1962, un homme d'une quarantaine d'années (Mackenson Bijou) est zombifié, c'est-à-dire qu'il est empoisonné, qu'il présente toutes les apparences du cadavre, qu'il est pleuré et mis en terre par sa famille. Ceux qui l'ont zombifié viennent le déterrer, le droguent pour le placer dans un un état de semi-conscience afin de l'exploiter, drogué, dans les champs de canne à sucre.Revenu comme par miracle à la conscience normale, il aurait erré treize ans avant de se manifester auprès de sa famille. L'homme s'appelle Clairvius Narcisse et son histoire est bien connue sur l'île. Un livre intitulé Le serpent et l'arc-en-ciel lui a été consacré et Wes Craven en a tiré un film portant le même titre.
Petite-fille de zombi
2019. Mélissa, une jeune Haïtienne (Wislanda Louimat), intègre la prestigieuse Maison d'Éducation de la Légion d'Honneur. Cet établissement ne reçoit que des enfants de personnes décorées. La mère de Mélissa, disparue dans le grand tremblement de terre de 2010, l'avait été pour des faits de résistance à la dictature duvalliériste.
Mélissa n'est autre que la petite-fille de Clairvius Narcisse. Petite-fille de zombie, donc. Ce qu'elle en raconte à Fanny (Louise Labèque) une de ses compagnes d'internat souffrant d'un chagrin sentimental, pousse la jeune fille à rencontrer secrètement la tante de Mélissa pour retrouver l'amour grâce au vaudou.
Le ton juste
Entre croyances, réalité et doute, Bertrand Bonello (Nocturama, Saint-Laurent) a trouvé le ton juste pour mener ce film traitant tout autant des rites vaudous que des relations historiquement passionnelles qui unissent la France à Haïti. À travers le traitement imposé aux "zombis", rendus à l'état animal pour favoriser leur esclavage, il rappelle que les Français n'ont pas eu besoin de droguer les Haïtiens pour parvenir au même résultat.
Le cinéaste a expliqué au public de la Quinzaine des Réalisateurs qu'il avait tenu à tourner son film à Haïti-même, malgré les difficultés et les violences quotidiennes que connait ce pays. "J'aurais pu aller le tourner en République dominicaine comme on me le conseillait, j'ai refusé par souci éthique."
Un projet qui se construit tout seul
En France, son récit nécessitait un internat de jeune filles lui permettant de réunir des lycéennes dans ces sororités très courantes aux États-Unis mais rares dans notre pays.

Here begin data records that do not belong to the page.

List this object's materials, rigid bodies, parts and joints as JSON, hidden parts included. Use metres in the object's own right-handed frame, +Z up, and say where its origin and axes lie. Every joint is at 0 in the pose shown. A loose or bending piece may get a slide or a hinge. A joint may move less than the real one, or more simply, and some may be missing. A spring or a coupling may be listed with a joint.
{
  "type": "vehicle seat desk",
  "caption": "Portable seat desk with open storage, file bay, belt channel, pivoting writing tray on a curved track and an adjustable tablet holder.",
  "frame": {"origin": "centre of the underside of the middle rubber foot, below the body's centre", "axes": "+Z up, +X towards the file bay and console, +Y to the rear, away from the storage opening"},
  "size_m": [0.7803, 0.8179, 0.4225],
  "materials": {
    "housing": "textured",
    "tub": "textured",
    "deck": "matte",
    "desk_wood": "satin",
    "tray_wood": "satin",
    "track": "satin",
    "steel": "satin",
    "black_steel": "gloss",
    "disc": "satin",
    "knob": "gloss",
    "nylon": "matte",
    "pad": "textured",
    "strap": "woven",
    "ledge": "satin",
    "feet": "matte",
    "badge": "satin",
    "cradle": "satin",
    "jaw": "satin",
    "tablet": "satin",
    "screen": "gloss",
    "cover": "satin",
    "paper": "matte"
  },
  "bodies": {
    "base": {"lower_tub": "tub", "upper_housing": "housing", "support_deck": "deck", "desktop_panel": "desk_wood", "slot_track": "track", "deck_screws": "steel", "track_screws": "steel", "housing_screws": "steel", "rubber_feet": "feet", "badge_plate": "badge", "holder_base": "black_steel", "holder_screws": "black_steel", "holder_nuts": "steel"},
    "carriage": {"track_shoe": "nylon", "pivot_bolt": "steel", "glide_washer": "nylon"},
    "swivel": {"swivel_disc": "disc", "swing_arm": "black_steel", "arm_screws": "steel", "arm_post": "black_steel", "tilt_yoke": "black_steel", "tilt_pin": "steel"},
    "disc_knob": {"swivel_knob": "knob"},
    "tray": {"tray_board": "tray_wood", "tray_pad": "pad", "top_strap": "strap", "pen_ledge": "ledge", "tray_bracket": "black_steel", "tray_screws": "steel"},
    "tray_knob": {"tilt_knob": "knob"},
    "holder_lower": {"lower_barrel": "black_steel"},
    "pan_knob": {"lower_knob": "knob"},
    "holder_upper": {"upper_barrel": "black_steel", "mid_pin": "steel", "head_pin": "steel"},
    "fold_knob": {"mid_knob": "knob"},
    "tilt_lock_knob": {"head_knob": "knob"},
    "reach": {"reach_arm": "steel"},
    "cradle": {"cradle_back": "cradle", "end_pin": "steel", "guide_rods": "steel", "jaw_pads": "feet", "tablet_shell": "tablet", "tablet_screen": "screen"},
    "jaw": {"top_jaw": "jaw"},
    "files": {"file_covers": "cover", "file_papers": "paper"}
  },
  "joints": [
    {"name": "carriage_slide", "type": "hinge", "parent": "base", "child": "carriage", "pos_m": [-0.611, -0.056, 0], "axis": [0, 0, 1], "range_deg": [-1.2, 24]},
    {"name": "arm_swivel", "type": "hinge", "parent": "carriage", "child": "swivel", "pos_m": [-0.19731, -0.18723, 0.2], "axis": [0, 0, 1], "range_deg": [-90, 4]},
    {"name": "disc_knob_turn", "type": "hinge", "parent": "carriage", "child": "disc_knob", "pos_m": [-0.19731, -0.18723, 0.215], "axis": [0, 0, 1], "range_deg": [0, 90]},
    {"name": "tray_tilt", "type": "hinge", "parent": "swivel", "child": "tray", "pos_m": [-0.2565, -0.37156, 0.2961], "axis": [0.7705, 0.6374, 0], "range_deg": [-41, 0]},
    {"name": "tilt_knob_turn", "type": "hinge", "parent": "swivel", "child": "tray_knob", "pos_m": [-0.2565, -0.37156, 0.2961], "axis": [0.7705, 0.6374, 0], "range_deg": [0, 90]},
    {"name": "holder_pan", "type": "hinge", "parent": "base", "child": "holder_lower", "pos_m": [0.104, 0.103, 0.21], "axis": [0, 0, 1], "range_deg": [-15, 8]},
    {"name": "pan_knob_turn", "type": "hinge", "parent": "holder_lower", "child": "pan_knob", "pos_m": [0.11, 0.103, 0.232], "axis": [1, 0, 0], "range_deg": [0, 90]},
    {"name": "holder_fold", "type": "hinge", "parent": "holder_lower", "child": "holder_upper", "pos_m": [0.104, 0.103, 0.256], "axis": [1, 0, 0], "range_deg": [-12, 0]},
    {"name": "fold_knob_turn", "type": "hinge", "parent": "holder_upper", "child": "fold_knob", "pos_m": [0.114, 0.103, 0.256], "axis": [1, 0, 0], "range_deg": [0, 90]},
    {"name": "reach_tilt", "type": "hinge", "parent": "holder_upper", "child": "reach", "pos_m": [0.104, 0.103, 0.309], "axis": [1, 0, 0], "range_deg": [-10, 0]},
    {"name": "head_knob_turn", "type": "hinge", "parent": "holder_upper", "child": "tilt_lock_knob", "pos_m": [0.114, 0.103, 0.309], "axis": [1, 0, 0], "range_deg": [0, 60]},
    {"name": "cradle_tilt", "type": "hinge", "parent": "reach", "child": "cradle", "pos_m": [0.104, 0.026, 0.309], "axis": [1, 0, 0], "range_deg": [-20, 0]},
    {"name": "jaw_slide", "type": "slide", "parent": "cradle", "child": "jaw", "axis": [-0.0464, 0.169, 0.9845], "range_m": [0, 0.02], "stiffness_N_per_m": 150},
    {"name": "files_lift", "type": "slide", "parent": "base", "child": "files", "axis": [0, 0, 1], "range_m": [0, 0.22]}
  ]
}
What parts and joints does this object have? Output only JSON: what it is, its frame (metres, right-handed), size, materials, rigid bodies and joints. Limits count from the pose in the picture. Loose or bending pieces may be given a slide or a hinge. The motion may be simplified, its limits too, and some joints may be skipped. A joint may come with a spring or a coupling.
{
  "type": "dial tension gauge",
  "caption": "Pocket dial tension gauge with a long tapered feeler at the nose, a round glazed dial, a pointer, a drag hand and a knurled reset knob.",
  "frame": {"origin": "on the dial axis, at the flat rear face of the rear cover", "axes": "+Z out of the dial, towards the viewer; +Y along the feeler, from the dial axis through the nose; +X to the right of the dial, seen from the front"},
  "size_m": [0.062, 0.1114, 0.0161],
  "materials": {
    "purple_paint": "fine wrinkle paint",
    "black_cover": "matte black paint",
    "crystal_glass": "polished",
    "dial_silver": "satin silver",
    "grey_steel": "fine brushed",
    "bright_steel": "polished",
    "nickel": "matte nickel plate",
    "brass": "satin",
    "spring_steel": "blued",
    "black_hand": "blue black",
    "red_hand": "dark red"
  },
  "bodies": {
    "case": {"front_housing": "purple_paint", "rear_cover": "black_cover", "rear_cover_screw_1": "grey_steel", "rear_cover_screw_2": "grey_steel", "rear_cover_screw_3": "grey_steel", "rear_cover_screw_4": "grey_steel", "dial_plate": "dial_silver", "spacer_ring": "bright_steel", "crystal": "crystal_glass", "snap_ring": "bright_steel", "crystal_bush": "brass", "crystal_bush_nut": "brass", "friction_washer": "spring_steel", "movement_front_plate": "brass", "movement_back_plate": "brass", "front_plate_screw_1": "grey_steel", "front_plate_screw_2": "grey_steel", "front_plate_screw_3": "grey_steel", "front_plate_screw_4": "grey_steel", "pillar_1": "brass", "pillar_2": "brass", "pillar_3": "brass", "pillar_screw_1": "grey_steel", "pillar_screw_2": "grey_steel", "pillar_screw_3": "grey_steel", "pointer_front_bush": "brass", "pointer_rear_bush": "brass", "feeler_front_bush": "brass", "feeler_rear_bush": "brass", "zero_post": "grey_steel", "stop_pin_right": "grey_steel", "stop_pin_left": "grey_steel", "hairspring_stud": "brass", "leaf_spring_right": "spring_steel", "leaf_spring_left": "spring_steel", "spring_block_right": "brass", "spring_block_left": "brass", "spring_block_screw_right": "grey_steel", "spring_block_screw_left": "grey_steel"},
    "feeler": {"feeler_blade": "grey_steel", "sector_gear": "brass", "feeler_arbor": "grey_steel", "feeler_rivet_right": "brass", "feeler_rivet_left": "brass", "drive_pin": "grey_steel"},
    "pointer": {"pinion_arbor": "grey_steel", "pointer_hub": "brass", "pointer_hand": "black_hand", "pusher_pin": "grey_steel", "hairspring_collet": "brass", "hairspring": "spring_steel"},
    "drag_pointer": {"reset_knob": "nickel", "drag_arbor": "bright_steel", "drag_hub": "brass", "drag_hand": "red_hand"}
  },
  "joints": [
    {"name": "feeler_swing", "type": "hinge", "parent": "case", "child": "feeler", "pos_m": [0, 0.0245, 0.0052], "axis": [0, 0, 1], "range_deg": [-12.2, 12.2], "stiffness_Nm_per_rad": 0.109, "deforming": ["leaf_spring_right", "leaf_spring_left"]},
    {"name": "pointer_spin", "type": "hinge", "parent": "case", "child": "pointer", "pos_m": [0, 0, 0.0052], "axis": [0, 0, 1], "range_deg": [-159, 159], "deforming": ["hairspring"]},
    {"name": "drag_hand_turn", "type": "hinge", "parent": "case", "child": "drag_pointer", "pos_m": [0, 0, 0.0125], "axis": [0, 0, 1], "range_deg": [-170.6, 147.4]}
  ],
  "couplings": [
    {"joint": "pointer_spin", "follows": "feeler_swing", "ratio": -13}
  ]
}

La Maison d'Éducation de la Légion d'Honneur répondait à ces critères. Bertrand Bonello, remarquant que cette institution avait été créée par Napoléon 1er, s'est dit que son projet se construisait tout seul, l'Empereur ayant rétabli l'esclavage notamment à Haïti.
Transes et zombies
Zombi Child (dont le titre n'est pas sans rappeler le Voodoo Child de Jimi Hendrix) téléscope les époques. Peu à peu l'intrigue haïtienne est éclairée par le récit parisien mené au présent, et vice-versa. Cet entrelacement lui permet de ne pas sombrer dans le pseudo-documentaire voyeur autour des rites vaudous. Ils sont pourtant bien présents, filmés sans effets psychédéliques ni montage précipité.
Plusieurs séquences semblent vouloir accréditer les thèses de l'existence des zombis et des contacts avec l'au-delà lors des scènes de transes vaudoues. Un texte de fin de film va d'ailleurs dans ce sens. À chacun d'être convaincu ou pas.
Wislandat Louismat et Louise Labèque
Pour les rôles principaux tenus en majorité par des adolescentes, Bertrand Bonello a rencontré près d'une centaine de jeunes filles. Son choix s'est arrêté sur Wislandat Louismat (Mélissa) et sur Louise Labèque (Fanny).
Chacune est parfaite dans son rôle, lourde responsabilité pour de jeunes filles sans formation mais capables de trouver toutes les nuances de jeu exigées d'un comédien professionnel.
La Fiche
Genre : Drame
Réalisateur : Bertrand Bonello
Acteurs : Louise Labeque, Wislanda Louimat, Adilé David
Pays : France / Haïti
Durée : 1h43
Sortie : 12 juin 2019
Distributeur : Ad Vitam
Avertissement : des scènes, des propos ou des images peuvent heurter la sensibilité des spectateurs
Synopsis : Haïti, 1962. Un homme est ramené d'entre les morts pour être envoyé de force dans l'enfer des plantations de canne à sucre. 55 ans plus tard, au prestigieux pensionnat de la Légion d'honneur à Paris, une adolescente haïtienne confie à ses nouvelles amies le secret qui hante sa famille. Elle est loin de se douter que ces mystères vont persuader l'une d'entre elles, en proie à un chagrin d'amour, à commettre l'irréparable.